Lima Alasan Anak Muda Tolak UN
jpnn.com - JAKARTA - Perjuangan Sekretaris Jenderal Federasi Guru Indonesia (FSGI) yang juga aktivis Koalisi Reformasi Pendidikan (KRP), Retno Listyarti menentang Ujian Nasional dijadikan sebagai penentu kelulusan siswa tak pernah surut.
Dikatakan Retno, dari tahun ke tahun, drama seputar UN seakan tidak pernah selesai.
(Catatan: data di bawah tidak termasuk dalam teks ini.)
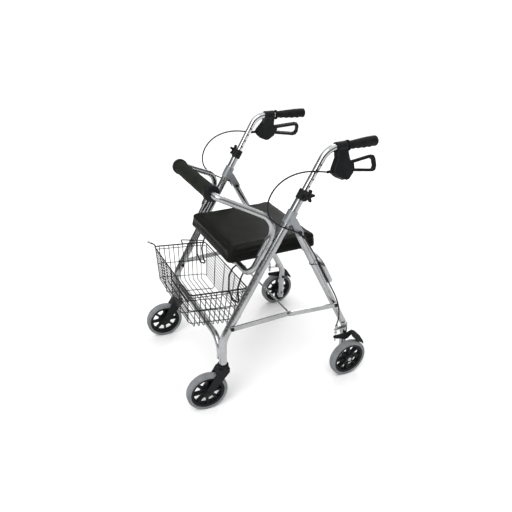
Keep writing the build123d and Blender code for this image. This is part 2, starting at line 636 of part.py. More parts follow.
def around_wheel(r, angle):
    """A point at radius r and angle from the rear axle, in Y and Z."""
    return (REAR_AXLE_Y + r * cos(radians(angle)), WHEEL_R + r * sin(radians(angle)))


with BuildPart() as arm:
    with BuildSketch(across(ARM_X)):
        with Locations(ARM_TIP):
            Circle(6.5)
        with Locations((ARM_PIVOT.Y, ARM_PIVOT.Z)):
            Circle(13)
        make_hull()
    extrude(amount=ARM_T)
    with BuildSketch(across(ARM_X)):
        with Locations((ARM_PIVOT.Y, ARM_PIVOT.Z)):
            Circle(13)
        with Locations(around_wheel(101, 78)):
            Circle(8)
        make_hull()
    extrude(amount=ARM_T)
    # the hump carries the shoe out over the tyre
    with BuildSketch(across(ARM_X)):
        with BuildLine():
            ThreePointArc(around_wheel(SHOE_R, 40), around_wheel(SHOE_R, 54), around_wheel(SHOE_R, 68))
            Polyline(around_wheel(SHOE_R, 68), around_wheel(93, 76), around_wheel(101, 84), around_wheel(109, 78),
                     around_wheel(106, 70), around_wheel(87, 47), around_wheel(SHOE_R, 40))
        make_face()
    extrude(amount=REAR_TRACK + TYRE_W / 2 - 2 - ARM_X)
    with BuildSketch(across(ARM_X)):
        with Locations((ARM_PIVOT.Y, ARM_PIVOT.Z)):
            Circle(BUSH_R + 0.06)
    extrude(amount=ARM_T, mode=Mode.SUBTRACT)
    with BuildSketch(Plane(origin=(WIRE_X, WIRE_Y, 150))):
        Circle(2.4)
    extrude(amount=40, mode=Mode.SUBTRACT)
save_pair(arm.part, "brake_arm")

# cable stops: a bent plate on each leg, and the adjuster with the inner wire below it
STOP_Z, STOP_T = 205.0, 3.0
FLANGE_X = TRACK + LEG_D / 2 + 0.3
with BuildPart() as stop:
    with BuildSketch(Plane.XY.offset(STOP_Z)):
        with Locations((WIRE_X - 1.5, 250)):
            RectangleRounded(15, 56, 3)
        with Locations((WIRE_X, WIRE_Y)):
            Circle(4.2, mode=Mode.SUBTRACT)
    extrude(amount=STOP_T)
    with BuildSketch(across(FLANGE_X, 270, STOP_Z + 8)):
        RectangleRounded(26, 22, 4)
    extrude(amount=STOP_T)
save(both(stop.part), "cable_stops")

FERRULE_Z = 156.4         # the end stop of the inner wire, under the brake arm
with BuildPart() as adjuster:
    for z_low, radius, height in ((190.0, 5.5, 5.0), (195.0, 4.0, 26.0), (208.2, 5.5, 4.0), (216.0, 5.0, 9.0)):
        with BuildSketch(Plane(origin=(WIRE_X, WIRE_Y, z_low))):
            Circle(radius)
        extrude(amount=height)
    with BuildSketch(Plane(origin=(WIRE_X, WIRE_Y, FERRULE_Z))):
        Circle(0.9)
    extrude(amount=198 - FERRULE_Z)
    with BuildSketch(Plane(origin=(WIRE_X, WIRE_Y, FERRULE_Z))):
        Circle(3.4)
    extrude(amount=4.5)
save(both(adjuster.part), "cable_adjusters")

# ---- brake cables -------------------------------------------------------------------
# Each cable is straight runs and tangent arcs. Every arc is as large as its two runs allow.


def cable(points, name):
    vectors = [Vector(*p) for p in points]
    runs = [(b - a).length for a, b in zip(vectors, vectors[1:])]
    radii = []
    for a, b, c, run_in, run_out in zip(vectors, vectors[1:], vectors[2:], runs, runs[1:]):
        turn = (b - a).get_angle(c - b)
        radii.append(0.45 * min(run_in, run_out) / tan(radians(turn / 2)))
    with BuildPart() as piece:
        with BuildLine() as path:
            FilletPolyline(*vectors, radius=radii)
        with BuildSketch(Plane(origin=path.line @ 0, z_dir=path.line % 0)):
            Circle(CABLE_D / 2)
        sweep()
    length = sum(edge.length for edge in path.edges())
    section = 3.14159265 * CABLE_D ** 2 / 4
    print(name, "length", round(length, 1), "volume ratio", round(piece.part.volume / (section * length), 4),
          "runs", [round(r) for r in runs], "radii", [round(r) for r in radii])
    return piece.part


cable_exit = brake.from_local_coords((-64.6, -70, 0))
upper_route = [
    (cable_exit.X, cable_exit.Y, cable_exit.Z), (266, 85, 841), (267, 44, 846), (267, 2, 843), (267, -38, 829),
    (267, -70, 802), (267, -87, 765), (268, -84, 725), (270, -60, 695), (271, -25, 672), (270, 8, 656), (268, 36, 640)]
save_pair(cable(upper_route, "upper cable"), "upper_brake_cable")

lower_route = [
    (268, 55, 622), (267, 76, 590), (267, 98, 555), (268, 121, 516), (269, 143, 475), (271, 164, 434),
    (275, 186, 394), (278.5, 205, 355), (279, 218, 316), (275, 226, 278), (267.5, 230.5, 250),
    (WIRE_X, WIRE_Y, 225.8)]
save_pair(cable(lower_route, "lower cable"), "lower_brake_cable")

# ---- seat ----------------------------------------------------------------------------
CUSHION_ROUND, BOARD_INSET = 16.0, 22.0
seat_mid_y = (SEAT_FRONT + SEAT_BACK) / 2
seat_l = SEAT_BACK - SEAT_FRONT
with BuildPart() as cushion:
    with BuildSketch(Plane.XY.offset(SEAT_BOTTOM)):
        with Locations((0, seat_mid_y)):
            RectangleRounded(2 * SEAT_X, seat_l, 18)
    extrude(amount=SEAT_TOP - SEAT_BOTTOM)
    fillet(cushion.faces().sort_by(Axis.Z)[-1].edges(), CUSHION_ROUND)
    fillet(cushion.faces().sort_by(Axis.Z)[0].edges(), 6)
    with BuildSketch(Plane.XY.offset(SEAT_BOTTOM - 1)):
        with Locations((0, seat_mid_y)):
            Rectangle(2 * (SEAT_X - BOARD_INSET) + 1, seat_l - 2 * BOARD_INSET + 1)
    extrude(amount=BOARD_TOP - SEAT_BOTTOM + 1.3, mode=Mode.SUBTRACT)
save(cushion.part, "seat_cushion")

with BuildPart() as board:
    with BuildSketch(Plane.XY.offset(BOARD_BOTTOM)):
        with Locations((0, seat_mid_y)):
            Rectangle(2 * (SEAT_X - BOARD_INSET), seat_l - 2 * BOARD_INSET)
    extrude(amount=BOARD_TOP - BOARD_BOTTOM)
save(board.part, "seat_board")

SADDLE_W, SADDLE_R = 24.0, 15.0
with BuildPart() as saddles:
    for x in (-110, 110):
        with BuildSketch(across(x - SADDLE_W / 2, SEAT_HINGE_Y, SEAT_HINGE_Z)):
            Circle(SADDLE_R)
            with Locations((0, (BOARD_BOTTOM - 0.2 - SEAT_HINGE_Z) / 2)):
                Rectangle(2 * SADDLE_R, BOARD_BOTTOM - 0.2 - SEAT_HINGE_Z)
            with Locations((0, SADDLE_R)):
                Rectangle(40, 2 * (SADDLE_R - (BOARD_BOTTOM - 0.2 - SEAT_HINGE_Z)), mode=Mode.SUBTRACT)
            Circle(TUBE_D / 2 + 0.08, mode=Mode.SUBTRACT)
        extrude(amount=SADDLE_W)
save(saddles.part, "seat_saddles")

# ---- basket ----------------------------------------------------------------------------
# Five welded panels: a floor, a front, a back and two sides. They meet only where their
# wires are cut, just past the bends at the corners and round the floor.
RIM_X, FLOOR_X = 196.0, 170.0
RIM_FRONT, RIM_BACK = Vector(0, -319, 453), Vector(0, -109, 431)
FLOOR_FRONT, FLOOR_BACK = Vector(0, -315, 313), Vector(0, -121, 284)
WIRE_R, RIM_WIRE_R = 1.5, 2.6
CORNER_BEND, FLOOR_BEND = 14.0, 9.0
CORNER_CUT = 16.0         # a ring's corner ends this far from the corner point
WALL_END = 0.91           # the walls reach this share of the way from the rim to the floor
LOWEST = 0.895            # the lowest ring
LEVELS = 12               # horizontal wires of the front and back
RING_LEVELS = (0, 1, 6, 11)         # those of them that run on round the sides
CROSS_WIRES = 10          # floor wires from side to side that climb the side walls
POSTS = (-1.0, -0.5, 0.0, 0.5, 1.0)     # upright wires of the front and back; the outer two end above the floor
POST_R = 1.6
OVERHANG = 1.02           # the level wires reach just past the outer posts
CROSS_DROP = 2.0          # the cross wires pass under the long wires of the floor


def mix(a, b, t):
    return a + (b - a) * t


def wire(points, radius, bend=FLOOR_BEND):
    with BuildPart() as piece:
        with BuildLine() as path:
            if len(points) == 2:
                Line(*points)
            else:
                FilletPolyline(*points, radius=bend)
        with BuildSketch(Plane(origin=path.line @ 0, z_dir=path.line % 0)):
            Circle(radius)
        sweep()
    return piece.part


def welded(wires):
    with BuildPart() as piece:
        add(wires)
    return piece.part


def corner(wall, t, side):
    """The corner of a wall, t of the way from the rim to the floor, on one side."""
    return mix(*wall, t) + X_DIR * side * (RIM_X + (FLOOR_X - RIM_X) * t)


def cross_places(k, side):
    """A cross wire's rim point, the place where its wall part ends, and its floor corner."""
    t = (k + 1) / (CROSS_WIRES + 1)
    rim = mix(RIM_FRONT, RIM_BACK, t) + X_DIR * side * RIM_X
    floor = mix(FLOOR_FRONT, FLOOR_BACK, t) + Vector(side * FLOOR_X, 0, -CROSS_DROP)
    return rim, mix(rim, floor, WALL_END), floor


def post_place(wall, share, t):
    """A point of an upright wire of the front or back."""
    return mix(*wall, t) + X_DIR * share * (RIM_X - CORNER_CUT + (FLOOR_X - RIM_X) * t)


FRONT_WALL, BACK_WALL = (RIM_FRONT, FLOOR_FRONT), (RIM_BACK, FLOOR_BACK)
levels = [LOWEST * k / (LEVELS - 1) for k in range(LEVELS)]


def ring_cut(t, wall, other, side):
    """Where a ring is cut, on the side wall next to a corner."""
    start, towards = corner(wall, t, side), corner(other, t, side)
    return start + (towards - start).normalized() * CORNER_CUT


def end_panel(wall, other):
    wires = []
    for k, t in enumerate(levels):
        if k in RING_LEVELS:
            path = [ring_cut(t, wall, other, 1), corner(wall, t, 1), corner(wall, t, -1), ring_cut(t, wall, other, -1)]
            wires.append(wire(path, WIRE_R if k else RIM_WIRE_R, CORNER_BEND))
        else:
            wires.append(wire([post_place(wall, -OVERHANG, t), post_place(wall, OVERHANG, t)], WIRE_R))
    for share in POSTS:
        wires.append(wire([post_place(wall, share, 0), post_place(wall, share, WALL_END)], POST_R))
    return wires


def side_panel(side):
    wires = []
    for k in RING_LEVELS:
        cuts = [ring_cut(levels[k], FRONT_WALL, BACK_WALL, side), ring_cut(levels[k], BACK_WALL, FRONT_WALL, side)]
        wires.append(wire(cuts, WIRE_R if k else RIM_WIRE_R))
    for k in range(CROSS_WIRES):
        wires.append(wire(cross_places(k, side)[:2], WIRE_R))
    return wires


floor_wires = []
for k in range(CROSS_WIRES):
    left_side, right_side = cross_places(k, 1), cross_places(k, -1)
    floor_wires.append(wire([left_side[1], left_side[2], right_side[2], right_side[1]], WIRE_R))
for share in POSTS[1:-1]:
    floor_wires.append(wire([post_place(FRONT_WALL, share, WALL_END), post_place(FRONT_WALL, share, 1),
                             post_place(BACK_WALL, share, 1), post_place(BACK_WALL, share, WALL_END)], POST_R))

# the carrying bail lies along the rim on the right and ends in a stub at the front corner
bail_stub = wire([(-191.9, -314.9, 452.6), (-199, -319, 461), (-226, -333, 461)], RIM_WIRE_R, 4.0)
bail = wire([(-195.6, -203, 441), (-198.6, -212, 459.5), (-198.6, -111, 437.5)], RIM_WIRE_R - 0.4, 4.0)

panels = [floor_wires, end_panel(FRONT_WALL, BACK_WALL) + [bail_stub], end_panel(BACK_WALL, FRONT_WALL),
          side_panel(1), side_panel(-1) + [bail]]
save(Compound(children=[welded(wires) for wires in panels]), "wire_basket")

# hangers: loops of thick wire that hook over the seat support tube and reach into the basket
HANGER_R, HANGER_X = 3.0, 152.0
HANGER_TOP = Vector(HANGER_X, -146, 497)
hanger = wire(
    [(HANGER_X, -132, 505), HANGER_TOP, (HANGER_X, -160, 470), (HANGER_X, -161, 411), (154, -146, 368),
     (159, -121.5, 354), (165, -130, 376), (168, -134, 423), (169, -122, 465), (169, -108.5, 490),
     (169, -109.5, 506)], HANGER_R, 5.0)
with BuildPart() as hanger_holes:
    add(seat_support)
    for side in (-1, 1):
        with BuildSketch(Plane(origin=(side * HANGER_X, HANGER_TOP.Y, HANGER_TOP.Z), z_dir=(0, 14, 8))):
            Circle(HANGER_R + 0.1)
        extrude(amount=20, mode=Mode.SUBTRACT)
save(hanger_holes.part, "seat_support_tube")
save(both(hanger), "basket_hangers")
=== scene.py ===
import json
import math

import bmesh
import bpy
from mathutils import Matrix, Vector, noise


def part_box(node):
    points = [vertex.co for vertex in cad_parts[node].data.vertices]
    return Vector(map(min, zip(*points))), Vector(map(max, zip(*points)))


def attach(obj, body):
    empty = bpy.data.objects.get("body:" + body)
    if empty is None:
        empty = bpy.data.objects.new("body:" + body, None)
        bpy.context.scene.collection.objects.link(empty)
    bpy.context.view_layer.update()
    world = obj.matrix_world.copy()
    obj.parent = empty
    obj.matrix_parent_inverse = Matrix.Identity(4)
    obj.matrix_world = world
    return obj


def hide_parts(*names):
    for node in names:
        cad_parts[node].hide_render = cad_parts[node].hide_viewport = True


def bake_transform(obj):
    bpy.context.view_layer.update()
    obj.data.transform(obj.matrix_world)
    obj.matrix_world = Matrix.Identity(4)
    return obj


# A folding four-wheeled walker: the looks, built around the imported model.
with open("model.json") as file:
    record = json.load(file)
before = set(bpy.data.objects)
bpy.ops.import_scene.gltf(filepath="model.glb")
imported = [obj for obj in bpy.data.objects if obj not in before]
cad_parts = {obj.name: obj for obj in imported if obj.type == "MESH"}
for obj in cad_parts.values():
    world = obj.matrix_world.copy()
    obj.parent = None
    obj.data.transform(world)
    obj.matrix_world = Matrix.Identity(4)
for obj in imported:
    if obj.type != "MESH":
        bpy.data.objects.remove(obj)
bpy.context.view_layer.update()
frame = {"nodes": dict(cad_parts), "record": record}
nodes = frame["nodes"]
MM = 0.001
SIDES = (("left", 1), ("right", -1))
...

Dari kasus bunuh diri siswa yang tidak lulus, siswi hamil yang tidak boleh mengikuti UN, bocoran soal, guru dan murid berjamaah melakukan kecurangan, hingga yang terakhir, distribusi soal yang carut-marut.
"Yang jelas, dari episode ke episode, anak muda sebagai peserta didik terus menjadi korban dalam persiapan dan pelaksanaannya," kata Retno kepada JPNN, Sabtu (28/9).
Dikatakannya, penyelenggaraan UN merupakan bentuk nyata betapa tidak demokratisnya pendidikan di Indonesia. Di tengah perdebatan para pakar dan pihak Kemendikbud, pihak yang paling menanggung beban UN menurutnya adalah pendidik dan peserta didik.
Karena itu, kata Retno, ada lima alasan nyata mengapa anak muda mayoritas menolak UN. Pertama, absennya partisipasi anak muda, dalam hal ini peserta didik dalam penentuan keputusan apakah UN harus dilaksanakan atau tidak.
"Pernahkah siswa diundang dalam konvensi (UN) Kemendikbud? Pernahkah anak muda diberikan ruang untuk berpendapat dalam pengambilan keputusan oleh Kemendikbud dan parlemen? Dan kalaupun diberikan ruang, apakah pendapatnya didengar dan dielaborasi?," kata Retno.
Padahal, lanjut dia, setiap tahun selalu ada pengaduan dan selalu terdapat siswa yang menjadi korban, tapi Kemendikbud tidak pernah peduli, apalagi menanyakan ke siswa bagaimana pendapat mereka tentang UN.
Alasan kedua kata Retno, UN sebagai standar kelulusan memberikan beban fisik dan psikologis. Siswa Harus menambah waktu belajar hingga menyita alokasi waktu untuk pengembangan diri mereka, stres karena takut tidak lulus, dan jika tidak lulus bahkan bisa depresi hingga bunuh diri.